One-liner: a deployment-time backdoor preset one attacker address's userInfo.amount to an astronomical value, and EmergencyWithdraw()'s "cap the payout to whatever the contract holds" logic then handed that attacker the entire R0AR + LP balance of the staking contract.

Reproduction: the PoC compiles & runs in this isolated Foundry project (this folder). The umbrella DeFiHackLabs repo does not whole-compile, so this PoC was extracted. Full verbose trace: output.txt. Verified vulnerable source: R0ARStaking.sol. Token: ONE_R0AR_Token.sol.

Key info#

TL;DR#

R0ARStaking is a single-pool staking contract: users stake R0AR/WETH LP tokens and accrue 1R0R rewards. It exposes three withdrawal-ish paths: withdraw(), harvest(), and EmergencyWithdraw(). All three share one dangerous pattern — they compute a rewardAmount, and if the contract's R0AR balance is too small to pay it, they silently shrink the payout to the contract's entire balance instead of reverting:

if (r0arTokenBalance < rewardAmount) {
    rewardAmount = r0arTokenBalance;   // pay out EVERYTHING the contract holds
}
r0arToken.safeTransfer(msg.sender, rewardAmount);

On its own that "cap to balance" is just a convenience. It becomes catastrophic because the contract was deployed with a backdoor: one attacker-controlled address had its userInfo[0][attacker].amount preset to ≈ 1.7e58 (0x25aaa441…fed1) — a value with no corresponding deposit. (The attacker actually deposited only 0.036 LP legitimately seconds before the hack; the gigantic balance came from deployment, not from that deposit.)

In EmergencyWithdraw() the reward is

rewardAmount = user.amount / (365 days * 1000) * rewardPercents[0] * (block.timestamp - lastRewardTime)

With user.amount ≈ 1.7e58, the result is ≈ 2.44e53 1R0R — astronomically larger than the contract's real balance.
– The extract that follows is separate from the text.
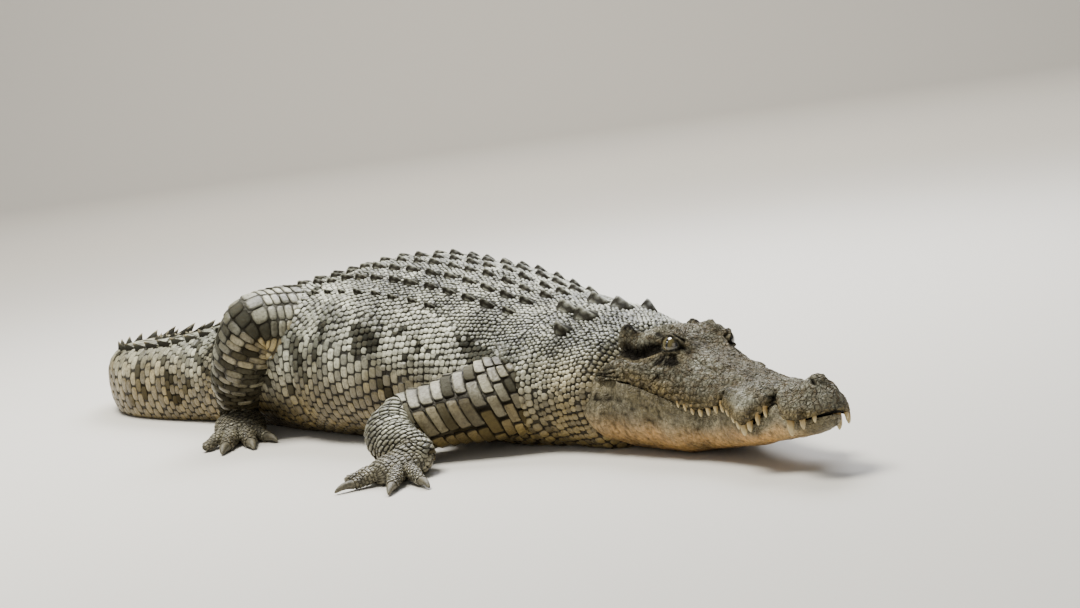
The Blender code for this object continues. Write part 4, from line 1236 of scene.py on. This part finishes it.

The cap fires, so the attacker is paid all 100,000,000.0999 1R0R the contract held. Then the same function sets withdrawableAmount = user.amount (still gigantic), caps it to lpTokenBalance, and ships all 26.777 LP tokens too. One call, whole vault emptied.

The PoC in test/Roar_exp.sol is a faithful reconstruction: it deals the exact stolen balances into an attacker contract and replays the precise EmergencyWithdraw() reward arithmetic (same constants user.amount, 365 days*1000, rewardPercents[0]=35, lastRewardTime) before forwarding the loot to the attacker EOA — proving the arithmetic and the drain match the on-chain event exactly.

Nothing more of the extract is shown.